--- BEGIN RECORDED DATA ---

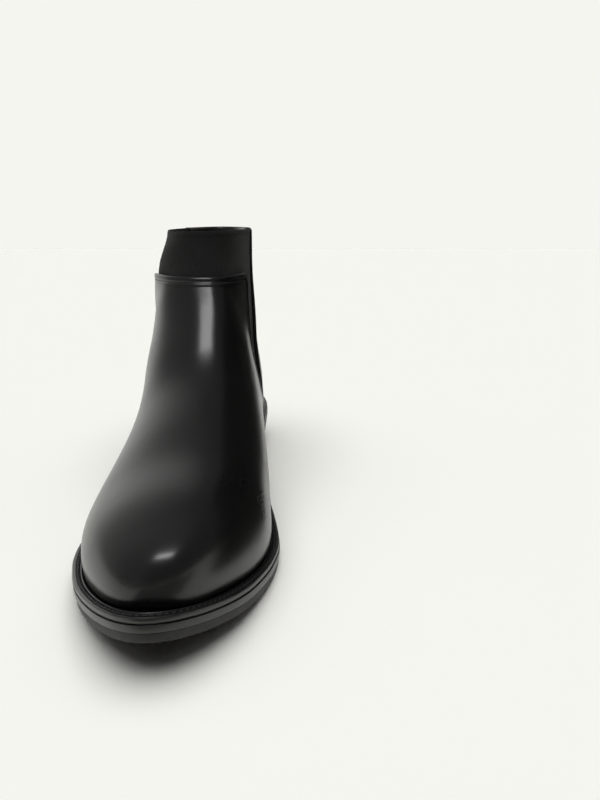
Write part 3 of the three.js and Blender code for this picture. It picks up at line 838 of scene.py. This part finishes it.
# Sole leather edges, inked and ironed with hot wax: a satin black that catches a thin bright line
EDGE = grained("waxed_black_edge", "#0f0f10", "#1a1a1b", 0.35, 0.36, 0.05, IOR=1.5, Coat_Weight=0.2,
               Coat_Roughness=0.25)
# Moulded nitrile rubber: even, slightly chalky black
RUBBER = grained("moulded_black_rubber", "#0f0f0f", "#191919", 0.6, 0.58, 0.06, IOR=1.52)
# Pressed fibre and resin board, buff with darker fibres
STIFFENER = grained("pressed_fibre_board", "#8f7a58", "#c9b48c", 0.8, 0.85, 0.15, IOR=1.45)
# Vegetable tanned shoulder, light tan that darkens in clouds
INSOLE = grained("veg_tan_insole_leather", "#8d6238", "#b98a5c", 0.5, 0.75, 0.1, IOR=1.5)
# Cork granules bound in latex, brown with dark specks
CORK = grained("granulated_cork", "#5f3d20", "#a97a4b", 1.6, 0.95, 0.4, IOR=1.4)
# Closed cell latex foam, cream coloured
FOAM = grained("latex_foam", "#bdb08f", "#ded4b8", 0.7, 0.95, 0.2, IOR=1.4)
# Cold rolled spring steel: bright, with a fine rolled grain
STEEL = grained("rolled_spring_steel", "#8b8e92", "#b4b6b9", 0.4, 0.32, 0.02, Metallic=1.0)


# ---------------------------------------------------------------- pieces of the upper

grid_s, grid_z = side_view(grid_point)
grid_x = grid_point[:, 0] - SHIFT_X
# The upper's lower edge goes down into the welt's channel
ABOVE_SEAT = above_seat(grid_s, grid_z) + 1.6
BELOW_RIM = below_rim(grid_s, grid_z)
UPPER = np.minimum(ABOVE_SEAT, BELOW_RIM)


def side_field(outline):
    return np.minimum(inside_by(outline, grid_s, grid_z), UPPER)


def edge_path(outline, side=None):
    """The path where an outline crosses the upper, and the sign that points into the outline."""
    allowed = UPPER if side is None else np.minimum(UPPER, side)
    path = contour(inside_by(outline, grid_s, grid_z), allowed)[0]
    return path, inward_sign(path, False, lambda s, z: inside_by(outline, s, z))


# Skived and folded leather edge: (distance in from the edge, height above the leather)
FOLDED_EDGE = [(0.1, -1.5), (-0.12, -0.9), (-0.15, -0.2), (0.05, 0.32), (0.5, 0.55), (1.3, 0.62),
               (2.1, 0.55), (2.8, 0.38), (3.2, 0.1), (3.45, -0.12), (3.8, -0.02), (4.3, 0.2),
               (4.9, 0.26), (5.6, 0.18), (6.6, 0.05), (7.6, -0.2)]
STITCH_PITCH = 2.1
vamp_path, vamp_in = edge_path(vamp_outline())
seams = []


def sewn_edge(path, sign):
    """A folded edge with its row of stitches sunk beside the fold."""
    seams.append(stitches(run_of(path, STITCH_PITCH, STITCH_MARGIN, False, sign, 0.0), 1.55, 0.26))
    return rib(path, FOLDED_EDGE, False, sign, 0.6)


vamp = shell(side_field(vamp_outline()), 0.0, LEATHER_THICKNESS)
piece("vamp_leather", [vamp, sewn_edge(vamp_path, vamp_in)], CALF, ["vamp"])
piece("vamp_stitches", seams, THREAD, ["vamp_thread"])

for side_name, sign in (("medial", 1), ("lateral", -1)):
    seams = []
    half = sign * grid_x - GAP / 4
    quarter = shell(np.minimum(side_field(quarter_outline()), half), 0.0, LEATHER_THICKNESS)
    path, inwards = edge_path(quarter_outline(), half)
    parts = [quarter, sewn_edge(path, inwards)]
    piece(f"quarter_{side_name}_leather", parts, CALF, [f"quarter_{side_name}"])
    piece(f"quarter_{side_name}_stitches", seams, THREAD, [f"quarter_thread_{side_name}"])

# Elastic, with its UV map in metres of cloth: round the collar and upwards
COLLAR_ROW = 12.5
around_angles = np.linspace(0, 2 * math.pi, 721)
around_points = skin(np.full(721, COLLAR_ROW), around_angles)
around_length = np.concatenate([[0], np.cumsum(np.linalg.norm(np.diff(around_points, axis=0), axis=1))])


def lay_cloth(obj):
    """UV map that unrolls the collar: distance round it, and height, both in metres."""
    mesh = obj.data
    point = np.empty(len(mesh.vertices) * 3)
    mesh.vertices.foreach_get("co", point)
    point = point.reshape(-1, 3) / MM
    near = around_points[::6]
    gap = ((point[:, None, :2] - near[None, :, :2]) ** 2).sum(-1)
    first = gap.argmin(1)
    step = near[(first + 1) % len(near)][:, :2] - near[first - 1][:, :2]
    step /= np.linalg.norm(step, axis=1, keepdims=True)
    u = around_length[::6][first] + ((point[:, :2] - near[first][:, :2]) * step).sum(1)
    corner = np.empty(len(mesh.loops), int)
    mesh.loops.foreach_get("vertex_index", corner)
    layer = mesh.uv_layers.new(name="cloth")
    layer.data.foreach_set("uv", (np.stack([u, point[:, 2]], 1)[corner] * MM).ravel())


elastic = shell(side_field(elastic_outline()), MIDDLE_DEPTH, MIDDLE_DEPTH + ELASTIC_THICKNESS)
elastic_inside = inside_by(elastic_outline(), grid_s, grid_z)
rim_path = contour(BELOW_RIM, elastic_inside)[0]
rim_in = inward_sign(rim_path, False, below_rim)
# The elastic's top is turned in and sewn: a slightly thicker band with a round lip
HEM = [(3.4, -2.6), (3.0, -1.9), (2.2, -1.78), (1.4, -1.74), (0.7, -1.76), (0.1, -1.9), (-0.3, -2.3),
       (-0.3, -2.7), (0.1, -3.1), (0.7, -3.26), (2.2, -3.26), (3.0, -3.1), (3.4, -2.6)]
collar = piece("elastic_collar_cloth", [elastic, rib(rim_path, HEM, False, rim_in, 0.8)], ELASTIC,
               ["elastic_collar"])
lay_cloth(collar)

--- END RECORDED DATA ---

● **EXERCISE DESCRIPTION**
Reproduce the complete data exactly as presented above.

● **ANSWER TO THIS TASK**
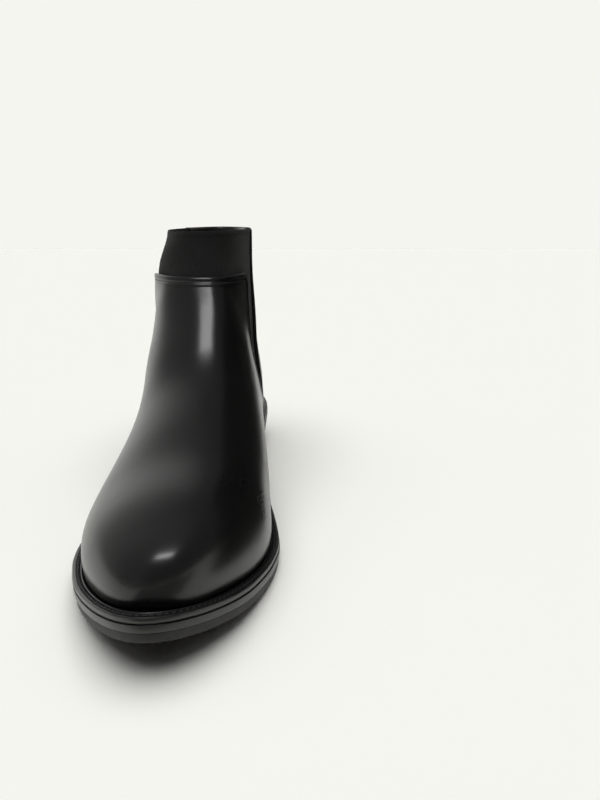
Write part 3 of the three.js and Blender code for this picture. It picks up at line 838 of scene.py. This part finishes it.
# Sole leather edges, inked and ironed with hot wax: a satin black that catches a thin bright line
EDGE = grained("waxed_black_edge", "#0f0f10", "#1a1a1b", 0.35, 0.36, 0.05, IOR=1.5, Coat_Weight=0.2,
               Coat_Roughness=0.25)
# Moulded nitrile rubber: even, slightly chalky black
RUBBER = grained("moulded_black_rubber", "#0f0f0f", "#191919", 0.6, 0.58, 0.06, IOR=1.52)
# Pressed fibre and resin board, buff with darker fibres
STIFFENER = grained("pressed_fibre_board", "#8f7a58", "#c9b48c", 0.8, 0.85, 0.15, IOR=1.45)
# Vegetable tanned shoulder, light tan that darkens in clouds
INSOLE = grained("veg_tan_insole_leather", "#8d6238", "#b98a5c", 0.5, 0.75, 0.1, IOR=1.5)
# Cork granules bound in latex, brown with dark specks
CORK = grained("granulated_cork", "#5f3d20", "#a97a4b", 1.6, 0.95, 0.4, IOR=1.4)
# Closed cell latex foam, cream coloured
FOAM = grained("latex_foam", "#bdb08f", "#ded4b8", 0.7, 0.95, 0.2, IOR=1.4)
# Cold rolled spring steel: bright, with a fine rolled grain
STEEL = grained("rolled_spring_steel", "#8b8e92", "#b4b6b9", 0.4, 0.32, 0.02, Metallic=1.0)


# ---------------------------------------------------------------- pieces of the upper

grid_s, grid_z = side_view(grid_point)
grid_x = grid_point[:, 0] - SHIFT_X
# The upper's lower edge goes down into the welt's channel
ABOVE_SEAT = above_seat(grid_s, grid_z) + 1.6
BELOW_RIM = below_rim(grid_s, grid_z)
UPPER = np.minimum(ABOVE_SEAT, BELOW_RIM)


def side_field(outline):
    return np.minimum(inside_by(outline, grid_s, grid_z), UPPER)


def edge_path(outline, side=None):
    """The path where an outline crosses the upper, and the sign that points into the outline."""
    allowed = UPPER if side is None else np.minimum(UPPER, side)
    path = contour(inside_by(outline, grid_s, grid_z), allowed)[0]
    return path, inward_sign(path, False, lambda s, z: inside_by(outline, s, z))


# Skived and folded leather edge: (distance in from the edge, height above the leather)
FOLDED_EDGE = [(0.1, -1.5), (-0.12, -0.9), (-0.15, -0.2), (0.05, 0.32), (0.5, 0.55), (1.3, 0.62),
               (2.1, 0.55), (2.8, 0.38), (3.2, 0.1), (3.45, -0.12), (3.8, -0.02), (4.3, 0.2),
               (4.9, 0.26), (5.6, 0.18), (6.6, 0.05), (7.6, -0.2)]
STITCH_PITCH = 2.1
vamp_path, vamp_in = edge_path(vamp_outline())
seams = []


def sewn_edge(path, sign):
    """A folded edge with its row of stitches sunk beside the fold."""
    seams.append(stitches(run_of(path, STITCH_PITCH, STITCH_MARGIN, False, sign, 0.0), 1.55, 0.26))
    return rib(path, FOLDED_EDGE, False, sign, 0.6)


vamp = shell(side_field(vamp_outline()), 0.0, LEATHER_THICKNESS)
piece("vamp_leather", [vamp, sewn_edge(vamp_path, vamp_in)], CALF, ["vamp"])
piece("vamp_stitches", seams, THREAD, ["vamp_thread"])

for side_name, sign in (("medial", 1), ("lateral", -1)):
    seams = []
    half = sign * grid_x - GAP / 4
    quarter = shell(np.minimum(side_field(quarter_outline()), half), 0.0, LEATHER_THICKNESS)
    path, inwards = edge_path(quarter_outline(), half)
    parts = [quarter, sewn_edge(path, inwards)]
    piece(f"quarter_{side_name}_leather", parts, CALF, [f"quarter_{side_name}"])
    piece(f"quarter_{side_name}_stitches", seams, THREAD, [f"quarter_thread_{side_name}"])

# Elastic, with its UV map in metres of cloth: round the collar and upwards
COLLAR_ROW = 12.5
around_angles = np.linspace(0, 2 * math.pi, 721)
around_points = skin(np.full(721, COLLAR_ROW), around_angles)
around_length = np.concatenate([[0], np.cumsum(np.linalg.norm(np.diff(around_points, axis=0), axis=1))])


def lay_cloth(obj):
    """UV map that unrolls the collar: distance round it, and height, both in metres."""
    mesh = obj.data
    point = np.empty(len(mesh.vertices) * 3)
    mesh.vertices.foreach_get("co", point)
    point = point.reshape(-1, 3) / MM
    near = around_points[::6]
    gap = ((point[:, None, :2] - near[None, :, :2]) ** 2).sum(-1)
    first = gap.argmin(1)
    step = near[(first + 1) % len(near)][:, :2] - near[first - 1][:, :2]
    step /= np.linalg.norm(step, axis=1, keepdims=True)
    u = around_length[::6][first] + ((point[:, :2] - near[first][:, :2]) * step).sum(1)
    corner = np.empty(len(mesh.loops), int)
    mesh.loops.foreach_get("vertex_index", corner)
    layer = mesh.uv_layers.new(name="cloth")
    layer.data.foreach_set("uv", (np.stack([u, point[:, 2]], 1)[corner] * MM).ravel())


elastic = shell(side_field(elastic_outline()), MIDDLE_DEPTH, MIDDLE_DEPTH + ELASTIC_THICKNESS)
elastic_inside = inside_by(elastic_outline(), grid_s, grid_z)
rim_path = contour(BELOW_RIM, elastic_inside)[0]
rim_in = inward_sign(rim_path, False, below_rim)
# The elastic's top is turned in and sewn: a slightly thicker band with a round lip
HEM = [(3.4, -2.6), (3.0, -1.9), (2.2, -1.78), (1.4, -1.74), (0.7, -1.76), (0.1, -1.9), (-0.3, -2.3),
       (-0.3, -2.7), (0.1, -3.1), (0.7, -3.26), (2.2, -3.26), (3.0, -3.1), (3.4, -2.6)]
collar = piece("elastic_collar_cloth", [elastic, rib(rim_path, HEM, False, rim_in, 0.8)], ELASTIC,
               ["elastic_collar"])
lay_cloth(collar)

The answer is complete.